* Task details
Nothing but the lines from the one containing "check and write" down to the one containing "in imported if", both included, should be echoed, and each exactly as it stands.

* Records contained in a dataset
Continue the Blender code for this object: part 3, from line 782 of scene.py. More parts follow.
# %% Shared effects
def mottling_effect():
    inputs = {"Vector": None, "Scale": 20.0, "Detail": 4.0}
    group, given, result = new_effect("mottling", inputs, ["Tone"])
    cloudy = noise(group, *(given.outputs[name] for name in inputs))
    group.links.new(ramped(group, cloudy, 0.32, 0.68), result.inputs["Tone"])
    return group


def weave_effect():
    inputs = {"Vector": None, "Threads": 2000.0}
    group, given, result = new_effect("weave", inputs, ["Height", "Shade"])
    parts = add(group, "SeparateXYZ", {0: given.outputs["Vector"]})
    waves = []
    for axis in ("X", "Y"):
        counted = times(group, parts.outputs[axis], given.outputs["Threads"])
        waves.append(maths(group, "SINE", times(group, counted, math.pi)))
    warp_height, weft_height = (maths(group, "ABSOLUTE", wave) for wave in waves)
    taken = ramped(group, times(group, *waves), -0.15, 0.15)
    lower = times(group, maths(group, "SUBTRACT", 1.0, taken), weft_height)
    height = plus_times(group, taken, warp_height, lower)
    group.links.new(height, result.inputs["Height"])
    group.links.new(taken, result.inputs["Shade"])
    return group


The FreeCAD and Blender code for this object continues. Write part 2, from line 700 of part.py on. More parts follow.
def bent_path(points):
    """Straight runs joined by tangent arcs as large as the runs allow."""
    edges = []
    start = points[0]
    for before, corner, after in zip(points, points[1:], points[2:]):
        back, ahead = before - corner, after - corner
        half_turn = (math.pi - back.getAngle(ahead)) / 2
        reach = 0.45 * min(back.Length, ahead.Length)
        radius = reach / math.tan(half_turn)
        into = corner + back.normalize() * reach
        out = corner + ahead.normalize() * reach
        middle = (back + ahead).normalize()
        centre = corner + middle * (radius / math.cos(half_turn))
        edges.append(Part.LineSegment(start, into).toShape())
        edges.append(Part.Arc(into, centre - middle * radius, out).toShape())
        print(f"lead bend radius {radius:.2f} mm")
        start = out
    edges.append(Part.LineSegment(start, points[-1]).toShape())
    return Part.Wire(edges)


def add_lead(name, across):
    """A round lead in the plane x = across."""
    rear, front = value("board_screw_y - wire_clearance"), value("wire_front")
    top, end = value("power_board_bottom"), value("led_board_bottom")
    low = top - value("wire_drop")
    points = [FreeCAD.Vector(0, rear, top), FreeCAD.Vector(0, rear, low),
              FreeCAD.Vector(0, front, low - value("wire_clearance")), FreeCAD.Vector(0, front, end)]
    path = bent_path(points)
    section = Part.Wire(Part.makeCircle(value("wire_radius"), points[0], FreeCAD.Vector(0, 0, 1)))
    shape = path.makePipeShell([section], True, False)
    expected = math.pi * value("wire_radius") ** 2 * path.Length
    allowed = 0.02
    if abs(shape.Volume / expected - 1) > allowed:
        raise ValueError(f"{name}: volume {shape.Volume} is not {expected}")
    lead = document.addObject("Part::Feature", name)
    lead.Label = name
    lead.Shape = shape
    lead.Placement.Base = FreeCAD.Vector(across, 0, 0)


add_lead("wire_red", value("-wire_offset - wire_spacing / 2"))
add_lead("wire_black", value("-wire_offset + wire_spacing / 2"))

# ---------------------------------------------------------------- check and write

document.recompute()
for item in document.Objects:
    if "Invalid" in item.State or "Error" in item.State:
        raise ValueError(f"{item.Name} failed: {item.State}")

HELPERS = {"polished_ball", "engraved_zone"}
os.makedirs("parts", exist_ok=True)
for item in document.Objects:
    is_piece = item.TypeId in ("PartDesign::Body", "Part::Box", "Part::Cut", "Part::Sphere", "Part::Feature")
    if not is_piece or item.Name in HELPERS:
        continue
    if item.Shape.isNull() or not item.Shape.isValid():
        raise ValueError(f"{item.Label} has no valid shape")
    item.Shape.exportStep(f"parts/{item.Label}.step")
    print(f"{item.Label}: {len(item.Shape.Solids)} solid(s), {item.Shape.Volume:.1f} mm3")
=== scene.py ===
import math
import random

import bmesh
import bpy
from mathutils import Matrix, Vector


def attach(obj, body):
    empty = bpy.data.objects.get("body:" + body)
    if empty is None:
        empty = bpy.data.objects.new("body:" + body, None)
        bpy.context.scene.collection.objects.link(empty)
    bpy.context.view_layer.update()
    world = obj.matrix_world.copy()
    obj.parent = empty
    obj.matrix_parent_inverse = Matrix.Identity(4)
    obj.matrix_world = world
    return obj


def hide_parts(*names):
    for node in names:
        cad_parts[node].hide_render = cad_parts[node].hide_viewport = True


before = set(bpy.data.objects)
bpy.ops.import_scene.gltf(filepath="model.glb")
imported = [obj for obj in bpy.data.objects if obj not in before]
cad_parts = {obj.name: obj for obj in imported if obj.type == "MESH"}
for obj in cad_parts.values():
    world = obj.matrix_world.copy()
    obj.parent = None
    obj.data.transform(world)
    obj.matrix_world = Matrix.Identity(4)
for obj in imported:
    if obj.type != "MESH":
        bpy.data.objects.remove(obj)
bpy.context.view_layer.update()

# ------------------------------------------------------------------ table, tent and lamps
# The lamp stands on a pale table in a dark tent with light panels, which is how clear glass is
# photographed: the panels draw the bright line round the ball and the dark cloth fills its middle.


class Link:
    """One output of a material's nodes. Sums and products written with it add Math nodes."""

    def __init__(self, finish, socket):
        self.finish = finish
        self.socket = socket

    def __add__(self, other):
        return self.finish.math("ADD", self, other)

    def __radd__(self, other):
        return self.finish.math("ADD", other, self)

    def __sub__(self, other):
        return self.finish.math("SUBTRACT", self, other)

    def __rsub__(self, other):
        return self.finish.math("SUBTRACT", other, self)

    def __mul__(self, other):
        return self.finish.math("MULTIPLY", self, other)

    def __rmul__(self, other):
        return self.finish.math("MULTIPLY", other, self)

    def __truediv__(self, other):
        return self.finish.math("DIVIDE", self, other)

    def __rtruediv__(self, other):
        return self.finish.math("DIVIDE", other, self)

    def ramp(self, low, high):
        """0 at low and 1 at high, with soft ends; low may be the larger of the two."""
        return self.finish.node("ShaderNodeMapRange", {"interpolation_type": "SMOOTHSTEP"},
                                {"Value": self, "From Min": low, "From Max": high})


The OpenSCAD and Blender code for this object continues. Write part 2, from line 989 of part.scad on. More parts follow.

* Expected output
# ---------------------------------------------------------------- check and write

document.recompute()
for item in document.Objects:
    if "Invalid" in item.State or "Error" in item.State:
        raise ValueError(f"{item.Name} failed: {item.State}")

HELPERS = {"polished_ball", "engraved_zone"}
os.makedirs("parts", exist_ok=True)
for item in document.Objects:
    is_piece = item.TypeId in ("PartDesign::Body", "Part::Box", "Part::Cut", "Part::Sphere", "Part::Feature")
    if not is_piece or item.Name in HELPERS:
        continue
    if item.Shape.isNull() or not item.Shape.isValid():
        raise ValueError(f"{item.Label} has no valid shape")
    item.Shape.exportStep(f"parts/{item.Label}.step")
    print(f"{item.Label}: {len(item.Shape.Solids)} solid(s), {item.Shape.Volume:.1f} mm3")
=== scene.py ===
import math
import random

import bmesh
import bpy
from mathutils import Matrix, Vector


def attach(obj, body):
    empty = bpy.data.objects.get("body:" + body)
    if empty is None:
        empty = bpy.data.objects.new("body:" + body, None)
        bpy.context.scene.collection.objects.link(empty)
    bpy.context.view_layer.update()
    world = obj.matrix_world.copy()
    obj.parent = empty
    obj.matrix_parent_inverse = Matrix.Identity(4)
    obj.matrix_world = world
    return obj


def hide_parts(*names):
    for node in names:
        cad_parts[node].hide_render = cad_parts[node].hide_viewport = True


before = set(bpy.data.objects)
bpy.ops.import_scene.gltf(filepath="model.glb")
imported = [obj for obj in bpy.data.objects if obj not in before]
cad_parts = {obj.name: obj for obj in imported if obj.type == "MESH"}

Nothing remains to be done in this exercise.